There are many stories told on how the name Watchem came to be, one of the more plausible stories being that the name came from the Aboriginal name for wattle, which has been known to grow near Watchem Lake. Another story is that 'Watchem' came from the aboriginal word “place the hop bush (Dodonaea) grows”

However, the name came to be the one designated to the town according to early documentation such as “land Department maps, road surveys and building applications” has been around since at least the 1860s.

The land was also home to the Banynong tribe who were situated alongside the Watchem Lake area.

According to early documentation, the first “land selection” was realised by the Donohue family in 1873. In 1874, Martin Donohue completed the first wool clip for this area, covering several properties on the route between Watchem and Ballarat. Additionally, he was also responsible for the first wheat delivery to Dunolly in 1875.

By 1875, the town had reached its peak in population, whereby many families from towns south of Watchem moved into the area, some of which are still located there today.

By the end of 1875 the town was officially recognised as a settlement and gained township status.

== Watchem Lake ==

The Watchem Lake is located 3 km west of Watchem on the Warracknabeal road and consists of a playground, camping places, a BBQ area and the lake proper.

Watchem Lake area was upgraded in 2018 with the upgrades finishing on 22 December, in time for the Christmas holidays. These updates made way for better campgrounds, toilets and a playground.

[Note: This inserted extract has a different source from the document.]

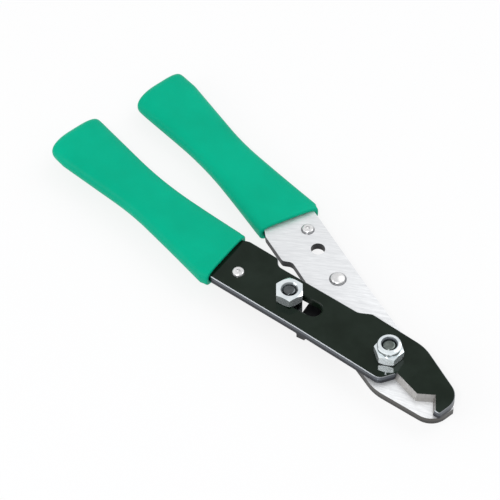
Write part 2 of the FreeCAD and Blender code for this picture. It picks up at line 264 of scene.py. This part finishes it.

==Watchem Swimming Pool ==

The Watchem Pool is another major attraction to this small town. The swimming pool has free admission to anyone, and has no memberships. When open, swimmers may simply show up with a towel and suitable swimwear.It is completely outdoors, although it still offers seated arrangements under the shade. Other areas of this complex include a shower and bathroom area and a storage area where spare swimming equipment is kept.

The complex comprises three different size swimming pools: a baby pool, a smaller child's pool and the main pool, which has both a shallow and a deep end.